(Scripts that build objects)
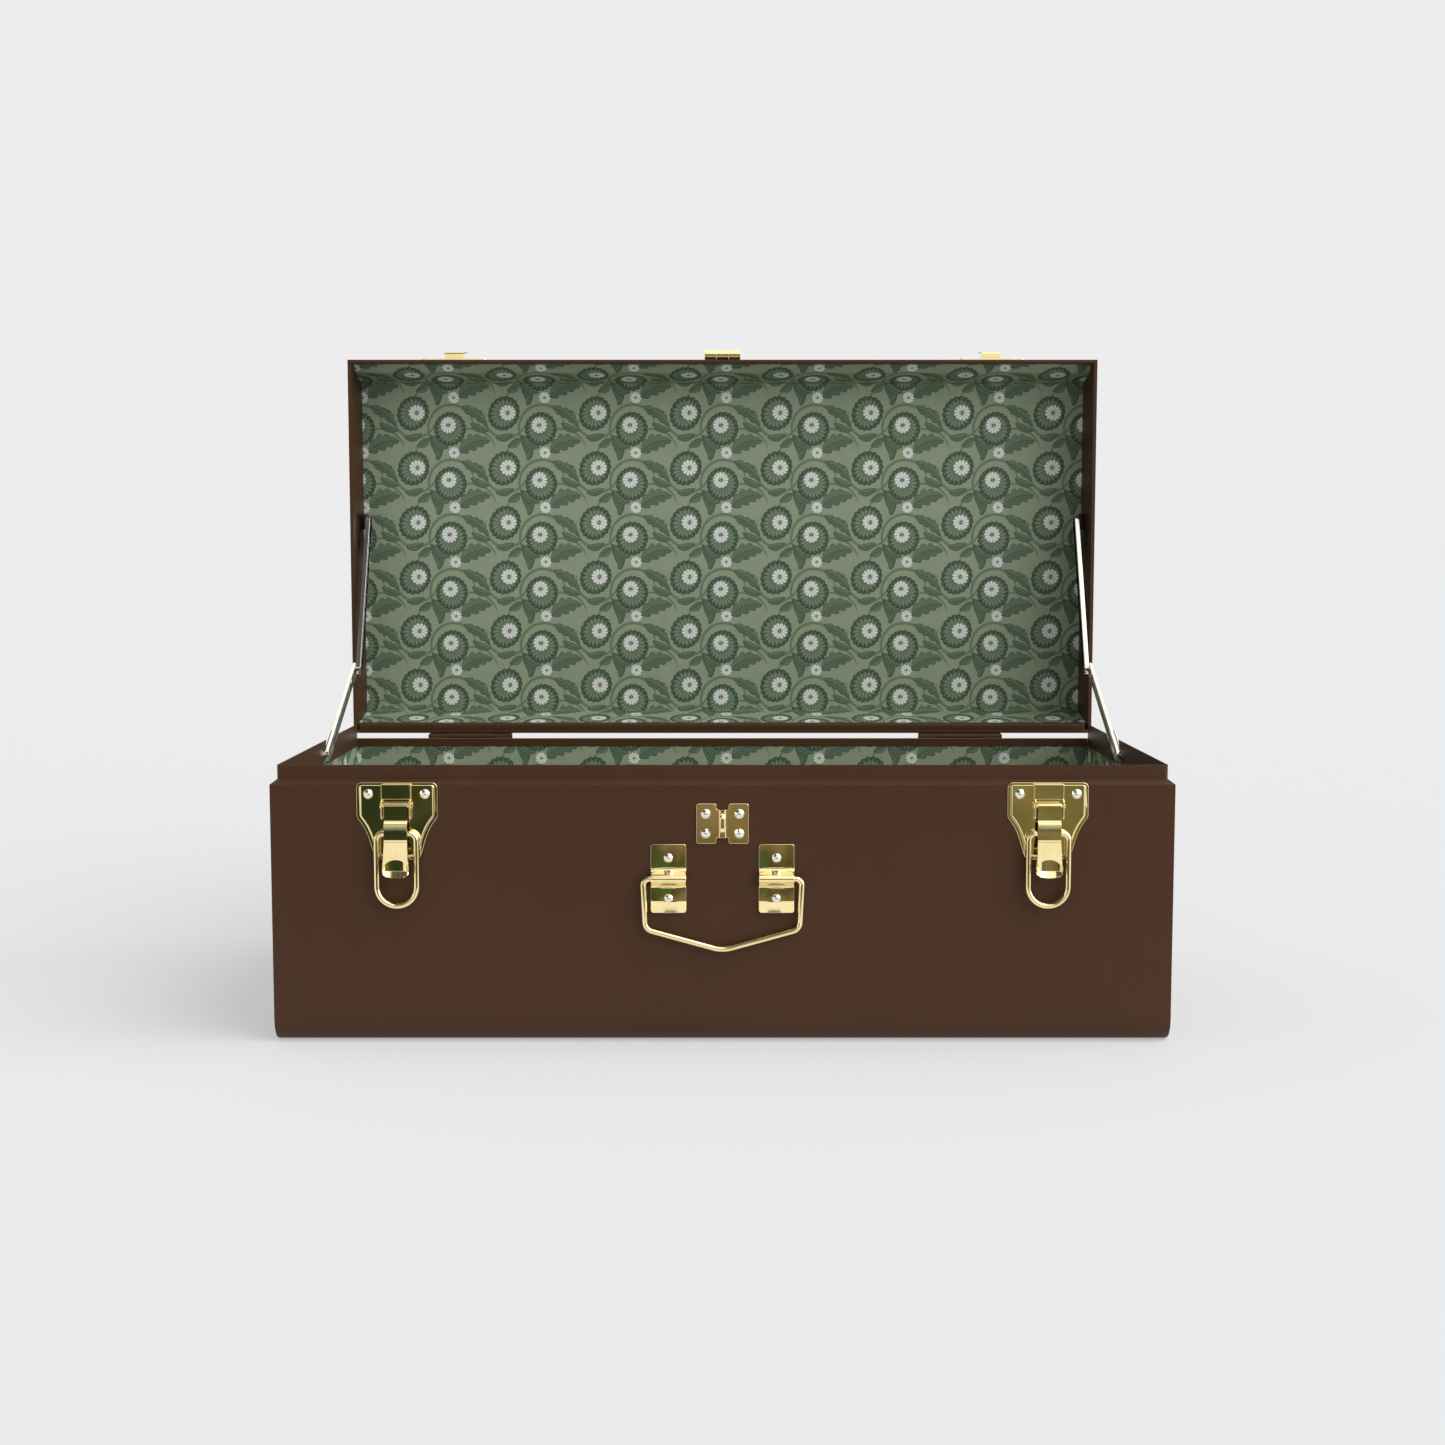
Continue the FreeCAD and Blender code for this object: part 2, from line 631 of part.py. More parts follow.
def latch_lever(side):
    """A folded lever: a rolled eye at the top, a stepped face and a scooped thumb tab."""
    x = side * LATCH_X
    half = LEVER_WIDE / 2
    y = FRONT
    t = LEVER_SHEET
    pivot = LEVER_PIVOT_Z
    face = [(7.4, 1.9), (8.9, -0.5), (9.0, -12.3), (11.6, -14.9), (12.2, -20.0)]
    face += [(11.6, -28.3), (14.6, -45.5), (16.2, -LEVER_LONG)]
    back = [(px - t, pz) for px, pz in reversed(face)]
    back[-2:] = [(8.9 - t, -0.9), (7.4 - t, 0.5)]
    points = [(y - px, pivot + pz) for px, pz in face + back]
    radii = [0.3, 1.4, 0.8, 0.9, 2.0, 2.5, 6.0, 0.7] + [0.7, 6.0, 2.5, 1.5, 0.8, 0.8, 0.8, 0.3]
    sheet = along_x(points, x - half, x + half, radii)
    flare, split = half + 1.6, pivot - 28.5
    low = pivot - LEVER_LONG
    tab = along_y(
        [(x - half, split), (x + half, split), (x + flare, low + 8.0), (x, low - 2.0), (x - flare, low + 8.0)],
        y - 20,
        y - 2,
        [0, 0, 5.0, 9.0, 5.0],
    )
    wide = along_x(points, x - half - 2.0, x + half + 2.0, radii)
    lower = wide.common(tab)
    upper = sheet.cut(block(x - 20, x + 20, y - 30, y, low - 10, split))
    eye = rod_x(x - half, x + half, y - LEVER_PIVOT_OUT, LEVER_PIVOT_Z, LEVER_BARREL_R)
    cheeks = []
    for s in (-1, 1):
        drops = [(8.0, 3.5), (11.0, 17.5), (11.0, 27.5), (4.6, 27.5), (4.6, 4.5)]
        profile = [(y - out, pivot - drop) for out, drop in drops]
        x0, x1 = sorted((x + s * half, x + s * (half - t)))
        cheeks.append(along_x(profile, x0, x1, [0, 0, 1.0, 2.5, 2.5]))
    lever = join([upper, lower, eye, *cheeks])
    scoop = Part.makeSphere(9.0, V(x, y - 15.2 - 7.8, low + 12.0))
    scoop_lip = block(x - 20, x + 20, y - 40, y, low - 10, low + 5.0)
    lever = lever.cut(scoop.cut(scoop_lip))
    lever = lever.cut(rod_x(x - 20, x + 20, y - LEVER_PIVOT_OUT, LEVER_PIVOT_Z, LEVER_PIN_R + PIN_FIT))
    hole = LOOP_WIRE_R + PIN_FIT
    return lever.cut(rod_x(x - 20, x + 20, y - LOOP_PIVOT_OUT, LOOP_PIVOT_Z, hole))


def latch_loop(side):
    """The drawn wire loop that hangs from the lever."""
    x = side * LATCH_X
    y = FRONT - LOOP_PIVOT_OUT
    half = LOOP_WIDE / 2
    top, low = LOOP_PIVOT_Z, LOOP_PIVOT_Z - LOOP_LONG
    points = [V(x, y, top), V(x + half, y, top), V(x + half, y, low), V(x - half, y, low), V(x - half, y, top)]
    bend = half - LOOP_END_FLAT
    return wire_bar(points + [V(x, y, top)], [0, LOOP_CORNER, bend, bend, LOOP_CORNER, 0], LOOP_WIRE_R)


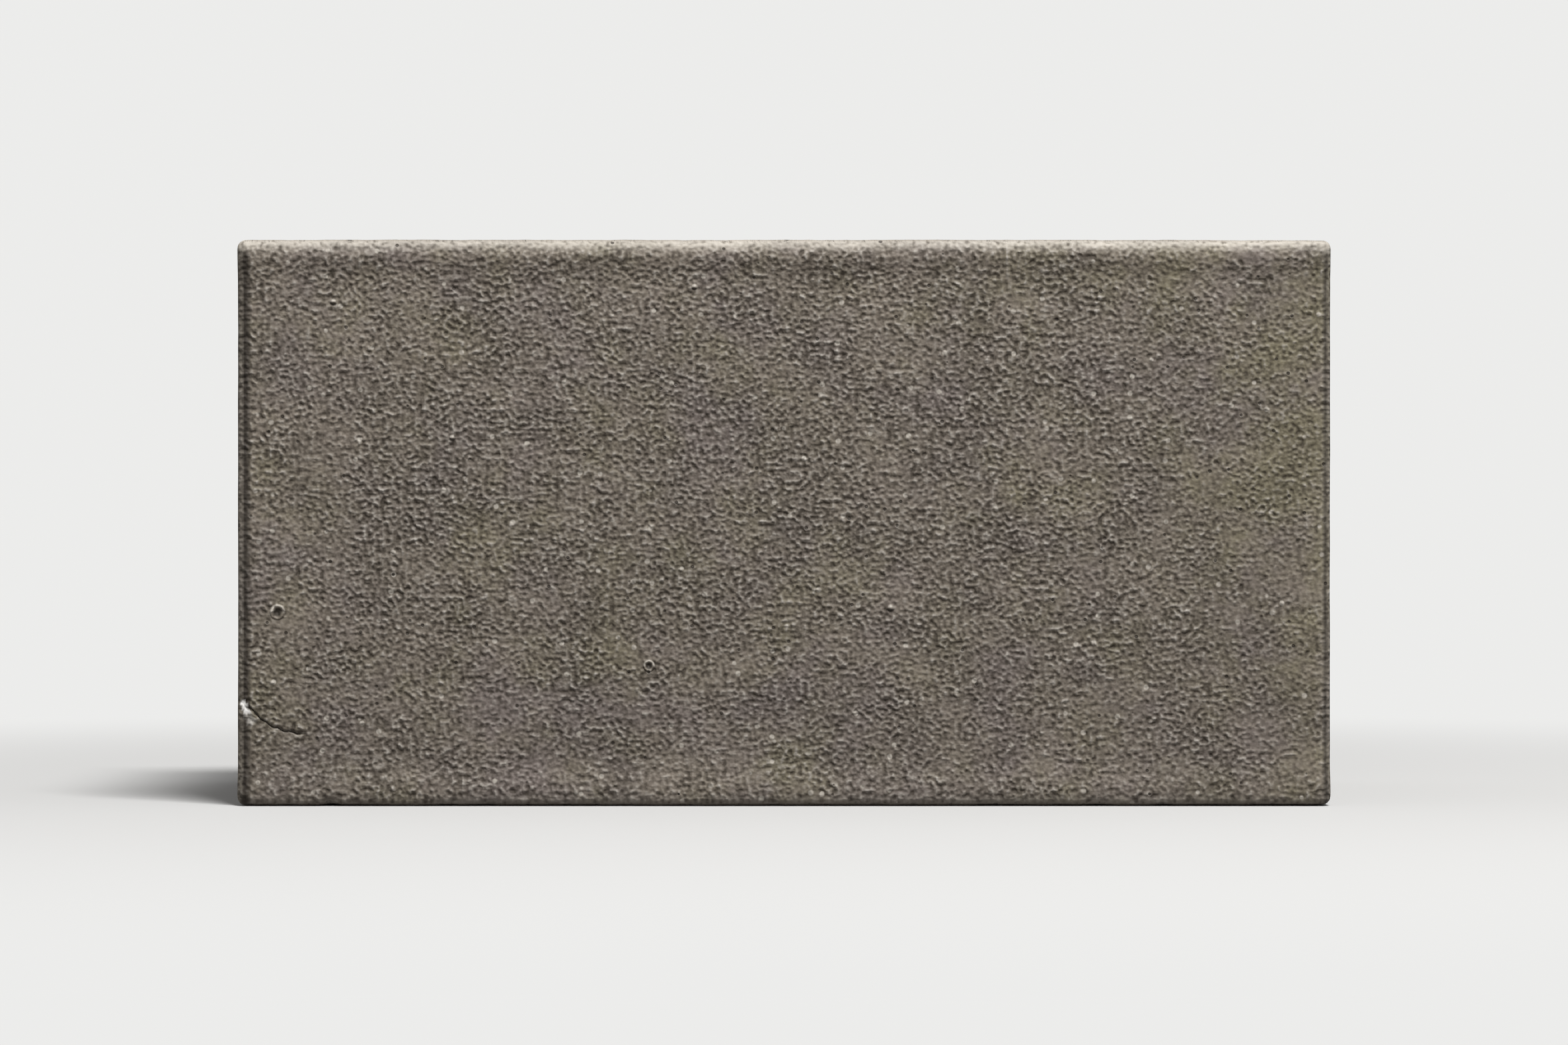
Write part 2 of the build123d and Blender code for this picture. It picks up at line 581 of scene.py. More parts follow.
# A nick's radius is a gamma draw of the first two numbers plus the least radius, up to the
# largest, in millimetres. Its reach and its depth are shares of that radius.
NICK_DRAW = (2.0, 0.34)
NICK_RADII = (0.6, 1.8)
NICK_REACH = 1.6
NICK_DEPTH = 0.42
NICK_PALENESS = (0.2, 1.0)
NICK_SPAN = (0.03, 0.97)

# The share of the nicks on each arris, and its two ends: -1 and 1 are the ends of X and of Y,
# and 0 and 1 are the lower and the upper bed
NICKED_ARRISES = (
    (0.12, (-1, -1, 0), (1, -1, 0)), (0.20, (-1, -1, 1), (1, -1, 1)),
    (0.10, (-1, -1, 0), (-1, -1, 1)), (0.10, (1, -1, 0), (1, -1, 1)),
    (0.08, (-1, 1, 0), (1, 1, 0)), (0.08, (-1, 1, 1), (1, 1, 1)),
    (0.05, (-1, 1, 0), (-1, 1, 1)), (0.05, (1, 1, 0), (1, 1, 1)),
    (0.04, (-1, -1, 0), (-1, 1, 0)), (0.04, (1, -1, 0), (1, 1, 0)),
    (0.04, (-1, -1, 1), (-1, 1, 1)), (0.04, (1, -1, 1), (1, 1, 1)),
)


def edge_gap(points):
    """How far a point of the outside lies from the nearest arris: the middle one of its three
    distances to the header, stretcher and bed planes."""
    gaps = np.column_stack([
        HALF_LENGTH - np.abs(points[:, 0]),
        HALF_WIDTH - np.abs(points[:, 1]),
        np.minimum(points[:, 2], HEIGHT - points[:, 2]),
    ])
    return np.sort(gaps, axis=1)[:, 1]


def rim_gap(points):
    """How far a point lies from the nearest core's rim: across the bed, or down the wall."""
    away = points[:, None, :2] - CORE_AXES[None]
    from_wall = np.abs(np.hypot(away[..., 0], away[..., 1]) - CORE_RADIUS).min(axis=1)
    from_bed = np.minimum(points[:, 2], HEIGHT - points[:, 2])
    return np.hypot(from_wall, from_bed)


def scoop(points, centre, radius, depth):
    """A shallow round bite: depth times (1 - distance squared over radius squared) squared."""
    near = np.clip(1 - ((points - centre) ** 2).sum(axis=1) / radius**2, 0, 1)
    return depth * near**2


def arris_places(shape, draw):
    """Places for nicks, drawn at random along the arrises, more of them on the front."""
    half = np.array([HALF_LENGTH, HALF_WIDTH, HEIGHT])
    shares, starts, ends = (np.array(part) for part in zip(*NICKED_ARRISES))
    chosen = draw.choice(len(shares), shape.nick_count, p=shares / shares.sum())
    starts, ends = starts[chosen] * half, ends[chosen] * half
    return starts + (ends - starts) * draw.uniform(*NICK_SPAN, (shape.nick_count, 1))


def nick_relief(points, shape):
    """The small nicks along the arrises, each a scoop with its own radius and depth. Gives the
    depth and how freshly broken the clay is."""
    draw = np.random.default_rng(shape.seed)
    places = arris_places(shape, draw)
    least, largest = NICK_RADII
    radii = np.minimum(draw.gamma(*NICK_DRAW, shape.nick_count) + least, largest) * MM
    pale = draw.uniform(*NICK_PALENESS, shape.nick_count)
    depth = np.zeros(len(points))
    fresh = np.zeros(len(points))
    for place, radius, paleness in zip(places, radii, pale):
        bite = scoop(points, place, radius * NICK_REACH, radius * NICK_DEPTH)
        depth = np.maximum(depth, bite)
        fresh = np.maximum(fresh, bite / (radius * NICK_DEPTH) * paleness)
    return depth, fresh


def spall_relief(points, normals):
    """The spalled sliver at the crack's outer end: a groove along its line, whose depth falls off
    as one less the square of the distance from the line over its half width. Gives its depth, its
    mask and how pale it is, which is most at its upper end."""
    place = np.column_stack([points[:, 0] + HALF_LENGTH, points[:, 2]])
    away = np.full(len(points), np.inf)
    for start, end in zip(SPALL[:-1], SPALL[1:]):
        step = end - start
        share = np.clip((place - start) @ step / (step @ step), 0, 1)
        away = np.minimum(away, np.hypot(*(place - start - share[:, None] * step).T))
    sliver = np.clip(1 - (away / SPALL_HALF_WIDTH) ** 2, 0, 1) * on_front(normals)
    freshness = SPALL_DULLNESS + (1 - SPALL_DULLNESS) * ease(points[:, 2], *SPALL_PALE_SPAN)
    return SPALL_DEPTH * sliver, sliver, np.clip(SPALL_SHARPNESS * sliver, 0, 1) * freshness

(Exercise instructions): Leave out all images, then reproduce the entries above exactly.

(Solved exercise):
Continue the FreeCAD and Blender code for this object: part 2, from line 631 of part.py. More parts follow.
def latch_lever(side):
    """A folded lever: a rolled eye at the top, a stepped face and a scooped thumb tab."""
    x = side * LATCH_X
    half = LEVER_WIDE / 2
    y = FRONT
    t = LEVER_SHEET
    pivot = LEVER_PIVOT_Z
    face = [(7.4, 1.9), (8.9, -0.5), (9.0, -12.3), (11.6, -14.9), (12.2, -20.0)]
    face += [(11.6, -28.3), (14.6, -45.5), (16.2, -LEVER_LONG)]
    back = [(px - t, pz) for px, pz in reversed(face)]
    back[-2:] = [(8.9 - t, -0.9), (7.4 - t, 0.5)]
    points = [(y - px, pivot + pz) for px, pz in face + back]
    radii = [0.3, 1.4, 0.8, 0.9, 2.0, 2.5, 6.0, 0.7] + [0.7, 6.0, 2.5, 1.5, 0.8, 0.8, 0.8, 0.3]
    sheet = along_x(points, x - half, x + half, radii)
    flare, split = half + 1.6, pivot - 28.5
    low = pivot - LEVER_LONG
    tab = along_y(
        [(x - half, split), (x + half, split), (x + flare, low + 8.0), (x, low - 2.0), (x - flare, low + 8.0)],
        y - 20,
        y - 2,
        [0, 0, 5.0, 9.0, 5.0],
    )
    wide = along_x(points, x - half - 2.0, x + half + 2.0, radii)
    lower = wide.common(tab)
    upper = sheet.cut(block(x - 20, x + 20, y - 30, y, low - 10, split))
    eye = rod_x(x - half, x + half, y - LEVER_PIVOT_OUT, LEVER_PIVOT_Z, LEVER_BARREL_R)
    cheeks = []
    for s in (-1, 1):
        drops = [(8.0, 3.5), (11.0, 17.5), (11.0, 27.5), (4.6, 27.5), (4.6, 4.5)]
        profile = [(y - out, pivot - drop) for out, drop in drops]
        x0, x1 = sorted((x + s * half, x + s * (half - t)))
        cheeks.append(along_x(profile, x0, x1, [0, 0, 1.0, 2.5, 2.5]))
    lever = join([upper, lower, eye, *cheeks])
    scoop = Part.makeSphere(9.0, V(x, y - 15.2 - 7.8, low + 12.0))
    scoop_lip = block(x - 20, x + 20, y - 40, y, low - 10, low + 5.0)
    lever = lever.cut(scoop.cut(scoop_lip))
    lever = lever.cut(rod_x(x - 20, x + 20, y - LEVER_PIVOT_OUT, LEVER_PIVOT_Z, LEVER_PIN_R + PIN_FIT))
    hole = LOOP_WIRE_R + PIN_FIT
    return lever.cut(rod_x(x - 20, x + 20, y - LOOP_PIVOT_OUT, LOOP_PIVOT_Z, hole))


def latch_loop(side):
    """The drawn wire loop that hangs from the lever."""
    x = side * LATCH_X
    y = FRONT - LOOP_PIVOT_OUT
    half = LOOP_WIDE / 2
    top, low = LOOP_PIVOT_Z, LOOP_PIVOT_Z - LOOP_LONG
    points = [V(x, y, top), V(x + half, y, top), V(x + half, y, low), V(x - half, y, low), V(x - half, y, top)]
    bend = half - LOOP_END_FLAT
    return wire_bar(points + [V(x, y, top)], [0, LOOP_CORNER, bend, bend, LOOP_CORNER, 0], LOOP_WIRE_R)


Write part 2 of the build123d and Blender code for this picture. It picks up at line 581 of scene.py. More parts follow.
# A nick's radius is a gamma draw of the first two numbers plus the least radius, up to the
# largest, in millimetres. Its reach and its depth are shares of that radius.
NICK_DRAW = (2.0, 0.34)
NICK_RADII = (0.6, 1.8)
NICK_REACH = 1.6
NICK_DEPTH = 0.42
NICK_PALENESS = (0.2, 1.0)
NICK_SPAN = (0.03, 0.97)

# The share of the nicks on each arris, and its two ends: -1 and 1 are the ends of X and of Y,
# and 0 and 1 are the lower and the upper bed
NICKED_ARRISES = (
    (0.12, (-1, -1, 0), (1, -1, 0)), (0.20, (-1, -1, 1), (1, -1, 1)),
    (0.10, (-1, -1, 0), (-1, -1, 1)), (0.10, (1, -1, 0), (1, -1, 1)),
    (0.08, (-1, 1, 0), (1, 1, 0)), (0.08, (-1, 1, 1), (1, 1, 1)),
    (0.05, (-1, 1, 0), (-1, 1, 1)), (0.05, (1, 1, 0), (1, 1, 1)),
    (0.04, (-1, -1, 0), (-1, 1, 0)), (0.04, (1, -1, 0), (1, 1, 0)),
    (0.04, (-1, -1, 1), (-1, 1, 1)), (0.04, (1, -1, 1), (1, 1, 1)),
)


def edge_gap(points):
    """How far a point of the outside lies from the nearest arris: the middle one of its three
    distances to the header, stretcher and bed planes."""
    gaps = np.column_stack([
        HALF_LENGTH - np.abs(points[:, 0]),
        HALF_WIDTH - np.abs(points[:, 1]),
        np.minimum(points[:, 2], HEIGHT - points[:, 2]),
    ])
    return np.sort(gaps, axis=1)[:, 1]


def rim_gap(points):
    """How far a point lies from the nearest core's rim: across the bed, or down the wall."""
    away = points[:, None, :2] - CORE_AXES[None]
    from_wall = np.abs(np.hypot(away[..., 0], away[..., 1]) - CORE_RADIUS).min(axis=1)
    from_bed = np.minimum(points[:, 2], HEIGHT - points[:, 2])
    return np.hypot(from_wall, from_bed)


def scoop(points, centre, radius, depth):
    """A shallow round bite: depth times (1 - distance squared over radius squared) squared."""
    near = np.clip(1 - ((points - centre) ** 2).sum(axis=1) / radius**2, 0, 1)
    return depth * near**2


def arris_places(shape, draw):
    """Places for nicks, drawn at random along the arrises, more of them on the front."""
    half = np.array([HALF_LENGTH, HALF_WIDTH, HEIGHT])
    shares, starts, ends = (np.array(part) for part in zip(*NICKED_ARRISES))
    chosen = draw.choice(len(shares), shape.nick_count, p=shares / shares.sum())
    starts, ends = starts[chosen] * half, ends[chosen] * half
    return starts + (ends - starts) * draw.uniform(*NICK_SPAN, (shape.nick_count, 1))


def nick_relief(points, shape):
    """The small nicks along the arrises, each a scoop with its own radius and depth. Gives the
    depth and how freshly broken the clay is."""
    draw = np.random.default_rng(shape.seed)
    places = arris_places(shape, draw)
    least, largest = NICK_RADII
    radii = np.minimum(draw.gamma(*NICK_DRAW, shape.nick_count) + least, largest) * MM
    pale = draw.uniform(*NICK_PALENESS, shape.nick_count)
    depth = np.zeros(len(points))
    fresh = np.zeros(len(points))
    for place, radius, paleness in zip(places, radii, pale):
        bite = scoop(points, place, radius * NICK_REACH, radius * NICK_DEPTH)
        depth = np.maximum(depth, bite)
        fresh = np.maximum(fresh, bite / (radius * NICK_DEPTH) * paleness)
    return depth, fresh


def spall_relief(points, normals):
    """The spalled sliver at the crack's outer end: a groove along its line, whose depth falls off
    as one less the square of the distance from the line over its half width. Gives its depth, its
    mask and how pale it is, which is most at its upper end."""
    place = np.column_stack([points[:, 0] + HALF_LENGTH, points[:, 2]])
    away = np.full(len(points), np.inf)
    for start, end in zip(SPALL[:-1], SPALL[1:]):
        step = end - start
        share = np.clip((place - start) @ step / (step @ step), 0, 1)
        away = np.minimum(away, np.hypot(*(place - start - share[:, None] * step).T))
    sliver = np.clip(1 - (away / SPALL_HALF_WIDTH) ** 2, 0, 1) * on_front(normals)
    freshness = SPALL_DULLNESS + (1 - SPALL_DULLNESS) * ease(points[:, 2], *SPALL_PALE_SPAN)
    return SPALL_DEPTH * sliver, sliver, np.clip(SPALL_SHARPNESS * sliver, 0, 1) * freshness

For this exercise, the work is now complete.